AIM OF THE TASK:
Please quote every line word for word.

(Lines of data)
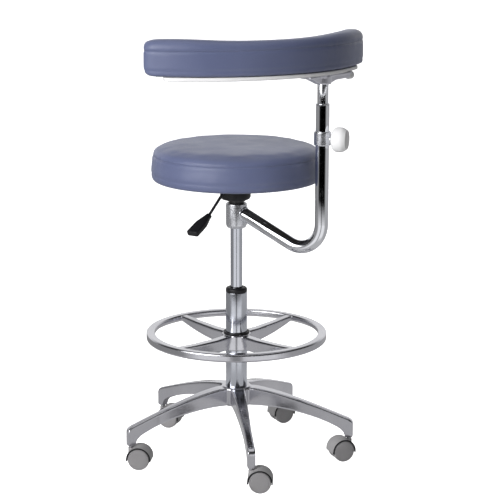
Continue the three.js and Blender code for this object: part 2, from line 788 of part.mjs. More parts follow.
// The flat plastic grip on the lever's end, wider at its tip.
function leverPaddle() {
  const half = PADDLE_WIDTH / 2;
  const shape = new THREE.Shape(PADDLE_NECK.map(([s, y]) => new THREE.Vector2(s, -y)));
  shape.lineTo(PADDLE_LENGTH - PADDLE_CORNER, -half);
  shape.quadraticCurveTo(PADDLE_LENGTH, -half, PADDLE_LENGTH, -half + PADDLE_CORNER);
  shape.lineTo(PADDLE_LENGTH, half - PADDLE_CORNER);
  shape.quadraticCurveTo(PADDLE_LENGTH, half, PADDLE_LENGTH - PADDLE_CORNER, half);
  for (const [s, y] of PADDLE_NECK.slice().reverse()) shape.lineTo(s, y);
  const edge = 2;
  const depth = PADDLE_THICKNESS - 2 * edge;
  const bevel = { bevelSize: edge, bevelThickness: edge, bevelOffset: -edge, bevelSegments: 1 };
  const geometry = new THREE.ExtrudeGeometry(shape, { depth, ...bevel, curveSegments: 3 });
  geometry.translate(0, 0, -depth / 2).rotateY(PADDLE_SLOPE * DEG);
  geometry.translate(PADDLE_START, 0, PADDLE_START_Z).rotateZ(LEVER_ANGLE * DEG);
  // The rod's socket goes on a little past the rod's end.
  const [[bendS, bendZ], [endS, endZ]] = LEVER_CORNERS.slice(-2);
  const past = 1.07;
  const socketEnd = [bendS + past * (endS - bendS), bendZ + past * (endZ - bendZ)];
  const path = levelPath([[bendS, bendZ], socketEnd], LEVER_ANGLE);
  return solid(geometry).subtract(tubeAlong(path, LEVER_R + GAP, 8));
}

// ---------------------------------------------------------------- swing arm

function armCollar() {
  return turned(
    [
      [COLLAR_INNER_R, COLLAR_BOTTOM_Z],
      [COLLAR_R - 3, COLLAR_BOTTOM_Z],
      [COLLAR_R, COLLAR_BOTTOM_Z + 6],
      [COLLAR_R, COLLAR_TOP_Z - 1.5],
      [COLLAR_R - 1.5, COLLAR_TOP_Z],
      [COLLAR_INNER_R, COLLAR_TOP_Z],
    ],
    ROUND,
  );
}

// The nylon bush that the arm turns on, and the ring that holds the collar up on the spigot.
function armBush() {
  const outerR = COLLAR_INNER_R - GAP;
  return sleeve(SPIGOT_R + GAP, outerR, BUSH_SLEEVE_BOTTOM_Z, BUSH_SLEEVE_TOP_Z, ROUND);
}

function armSnapRing() {
  const bottom = SPIGOT_BOTTOM_Z + 2.4;
  return snapRing(SPIGOT_R - 1 + GAP, COLLAR_INNER_R - 0.9, bottom, bottom + 1.8);
}

// The tube's centre line: down and out from the collar, round the bend and up the post.
function armPath() {
  const bendS = POST_DISTANCE - ARM_BEND_R;
  const bendZ = ARM_LOW_Z + ARM_BEND_R;
  const points = [];
  const turns = 8;
  for (let i = 0; i <= turns; i += 1) {
    const angle = THREE.MathUtils.lerp(-90 - ARM_SLOPE, 0, i / turns) * DEG;
    points.push([bendS + ARM_BEND_R * Math.cos(angle), bendZ + ARM_BEND_R * Math.sin(angle)]);
  }
  const [lowS, lowZ] = points[0];
  const start = [COLLAR_R - 6, lowZ + (lowS - COLLAR_R + 6) * Math.tan(ARM_SLOPE * DEG)];
  return levelPath([start, ...points, [POST_DISTANCE, ARM_TOP_Z]], ARM_ANGLE);
}

function knobBore() {
  return levelRod(KNOB_HOLE_R, 5, 40, KNOB_ANGLE, KNOB_Z, SMALL).translate([POST_X, POST_Y, 0]);
}

function armTube() {
  const collarSpace = rod(COLLAR_R + GAP, COLLAR_BOTTOM_Z - 40, COLLAR_TOP_Z + 40, ROUND);
  const bore = rod(ARM_TUBE_INNER_R, ARM_BORE_BOTTOM_Z, ARM_TOP_Z + 5, ROUND);
  return cut(
    tubeAlong(armPath(), ARM_TUBE_R, 14),
    collarSpace,
    bore.translate([POST_X, POST_Y, 0]),
    knobBore(),
  );
}

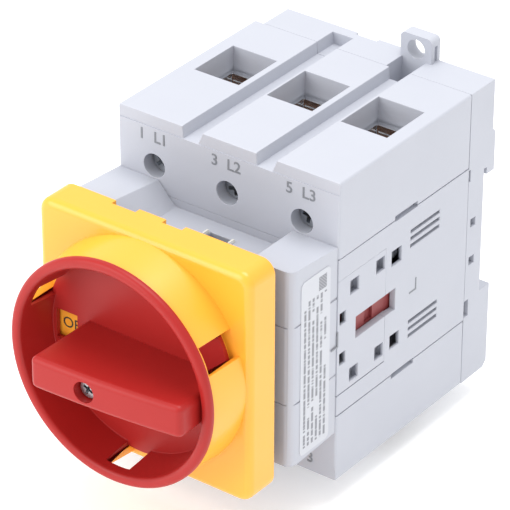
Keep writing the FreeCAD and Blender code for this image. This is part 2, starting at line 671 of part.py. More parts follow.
def din_latch():
    """The sliding latch that hooks the rail's lower edge."""
    flange = box(-LATCH_FLANGE_HALF, LATCH_FLANGE_HALF, RAIL_LIP_FRONT, -2.2, LATCH_BOTTOM, FOOT_TOP - 1.0)
    slab = box(-LATCH_HALF, LATCH_HALF, RAIL_LIP_FRONT, -0.4, LATCH_BOTTOM, LATCH_NOSE)
    ramp = prism([(-LATCH_HALF - 1, -0.4, LATCH_NOSE - 2.6), (-LATCH_HALF - 1, -0.4, LATCH_NOSE),
                  (-LATCH_HALF - 1, -2.6, LATCH_NOSE)], V(2 * LATCH_HALF + 2, 0, 0))
    spring_lug = box(-2.4, 2.4, -7.4, RAIL_LIP_FRONT + 0.5, -24.0, -21.2)
    latch = joined([flange, slab, spring_lug])
    eye = box(-3.0, 3.0, -2.4, 0, LATCH_BOTTOM + 2.4, LATCH_BOTTOM + 5.2)
    return less(latch, [ramp, eye])


def din_latch_spring():
    """The spring that pushes the latch up against the rail."""
    return coil(1.5, 0.3, 13.8, 7, V(0, -5.6, -37.9), V(0, 0, 1))


# ---------------------------------------------------------------- front plate
def padlock_slot(angle, radius_in, radius_out, y0, y1):
    """A window cut outwards through the ring or the bowl at one angle."""
    half = PADLOCK_WIDTH / 2
    return turned(box(radius_in, radius_out, y0, y1, -half, half), angle)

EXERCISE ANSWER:
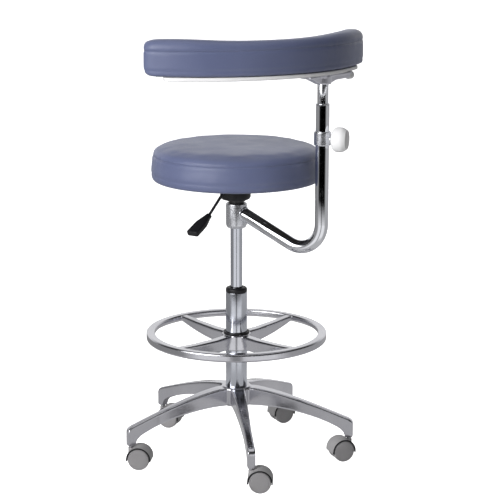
Continue the three.js and Blender code for this object: part 2, from line 788 of part.mjs. More parts follow.
// The flat plastic grip on the lever's end, wider at its tip.
function leverPaddle() {
  const half = PADDLE_WIDTH / 2;
  const shape = new THREE.Shape(PADDLE_NECK.map(([s, y]) => new THREE.Vector2(s, -y)));
  shape.lineTo(PADDLE_LENGTH - PADDLE_CORNER, -half);
  shape.quadraticCurveTo(PADDLE_LENGTH, -half, PADDLE_LENGTH, -half + PADDLE_CORNER);
  shape.lineTo(PADDLE_LENGTH, half - PADDLE_CORNER);
  shape.quadraticCurveTo(PADDLE_LENGTH, half, PADDLE_LENGTH - PADDLE_CORNER, half);
  for (const [s, y] of PADDLE_NECK.slice().reverse()) shape.lineTo(s, y);
  const edge = 2;
  const depth = PADDLE_THICKNESS - 2 * edge;
  const bevel = { bevelSize: edge, bevelThickness: edge, bevelOffset: -edge, bevelSegments: 1 };
  const geometry = new THREE.ExtrudeGeometry(shape, { depth, ...bevel, curveSegments: 3 });
  geometry.translate(0, 0, -depth / 2).rotateY(PADDLE_SLOPE * DEG);
  geometry.translate(PADDLE_START, 0, PADDLE_START_Z).rotateZ(LEVER_ANGLE * DEG);
  // The rod's socket goes on a little past the rod's end.
  const [[bendS, bendZ], [endS, endZ]] = LEVER_CORNERS.slice(-2);
  const past = 1.07;
  const socketEnd = [bendS + past * (endS - bendS), bendZ + past * (endZ - bendZ)];
  const path = levelPath([[bendS, bendZ], socketEnd], LEVER_ANGLE);
  return solid(geometry).subtract(tubeAlong(path, LEVER_R + GAP, 8));
}

// ---------------------------------------------------------------- swing arm

function armCollar() {
  return turned(
    [
      [COLLAR_INNER_R, COLLAR_BOTTOM_Z],
      [COLLAR_R - 3, COLLAR_BOTTOM_Z],
      [COLLAR_R, COLLAR_BOTTOM_Z + 6],
      [COLLAR_R, COLLAR_TOP_Z - 1.5],
      [COLLAR_R - 1.5, COLLAR_TOP_Z],
      [COLLAR_INNER_R, COLLAR_TOP_Z],
    ],
    ROUND,
  );
}

// The nylon bush that the arm turns on, and the ring that holds the collar up on the spigot.
function armBush() {
  const outerR = COLLAR_INNER_R - GAP;
  return sleeve(SPIGOT_R + GAP, outerR, BUSH_SLEEVE_BOTTOM_Z, BUSH_SLEEVE_TOP_Z, ROUND);
}

function armSnapRing() {
  const bottom = SPIGOT_BOTTOM_Z + 2.4;
  return snapRing(SPIGOT_R - 1 + GAP, COLLAR_INNER_R - 0.9, bottom, bottom + 1.8);
}

// The tube's centre line: down and out from the collar, round the bend and up the post.
function armPath() {
  const bendS = POST_DISTANCE - ARM_BEND_R;
  const bendZ = ARM_LOW_Z + ARM_BEND_R;
  const points = [];
  const turns = 8;
  for (let i = 0; i <= turns; i += 1) {
    const angle = THREE.MathUtils.lerp(-90 - ARM_SLOPE, 0, i / turns) * DEG;
    points.push([bendS + ARM_BEND_R * Math.cos(angle), bendZ + ARM_BEND_R * Math.sin(angle)]);
  }
  const [lowS, lowZ] = points[0];
  const start = [COLLAR_R - 6, lowZ + (lowS - COLLAR_R + 6) * Math.tan(ARM_SLOPE * DEG)];
  return levelPath([start, ...points, [POST_DISTANCE, ARM_TOP_Z]], ARM_ANGLE);
}

function knobBore() {
  return levelRod(KNOB_HOLE_R, 5, 40, KNOB_ANGLE, KNOB_Z, SMALL).translate([POST_X, POST_Y, 0]);
}

function armTube() {
  const collarSpace = rod(COLLAR_R + GAP, COLLAR_BOTTOM_Z - 40, COLLAR_TOP_Z + 40, ROUND);
  const bore = rod(ARM_TUBE_INNER_R, ARM_BORE_BOTTOM_Z, ARM_TOP_Z + 5, ROUND);
  return cut(
    tubeAlong(armPath(), ARM_TUBE_R, 14),
    collarSpace,
    bore.translate([POST_X, POST_Y, 0]),
    knobBore(),
  );
}

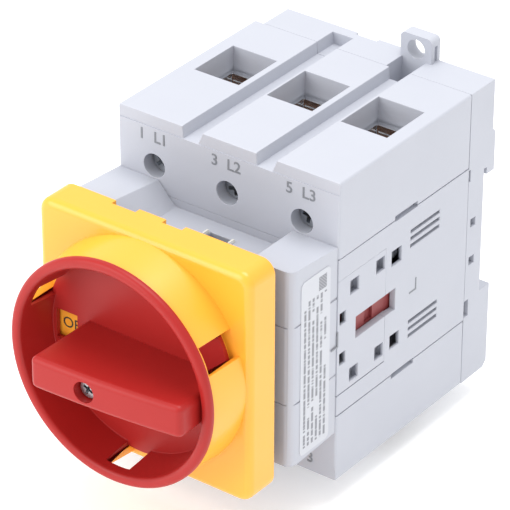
Keep writing the FreeCAD and Blender code for this image. This is part 2, starting at line 671 of part.py. More parts follow.
def din_latch():
    """The sliding latch that hooks the rail's lower edge."""
    flange = box(-LATCH_FLANGE_HALF, LATCH_FLANGE_HALF, RAIL_LIP_FRONT, -2.2, LATCH_BOTTOM, FOOT_TOP - 1.0)
    slab = box(-LATCH_HALF, LATCH_HALF, RAIL_LIP_FRONT, -0.4, LATCH_BOTTOM, LATCH_NOSE)
    ramp = prism([(-LATCH_HALF - 1, -0.4, LATCH_NOSE - 2.6), (-LATCH_HALF - 1, -0.4, LATCH_NOSE),
                  (-LATCH_HALF - 1, -2.6, LATCH_NOSE)], V(2 * LATCH_HALF + 2, 0, 0))
    spring_lug = box(-2.4, 2.4, -7.4, RAIL_LIP_FRONT + 0.5, -24.0, -21.2)
    latch = joined([flange, slab, spring_lug])
    eye = box(-3.0, 3.0, -2.4, 0, LATCH_BOTTOM + 2.4, LATCH_BOTTOM + 5.2)
    return less(latch, [ramp, eye])


def din_latch_spring():
    """The spring that pushes the latch up against the rail."""
    return coil(1.5, 0.3, 13.8, 7, V(0, -5.6, -37.9), V(0, 0, 1))


# ---------------------------------------------------------------- front plate
def padlock_slot(angle, radius_in, radius_out, y0, y1):
    """A window cut outwards through the ring or the bowl at one angle."""
    half = PADLOCK_WIDTH / 2
    return turned(box(radius_in, radius_out, y0, y1, -half, half), angle)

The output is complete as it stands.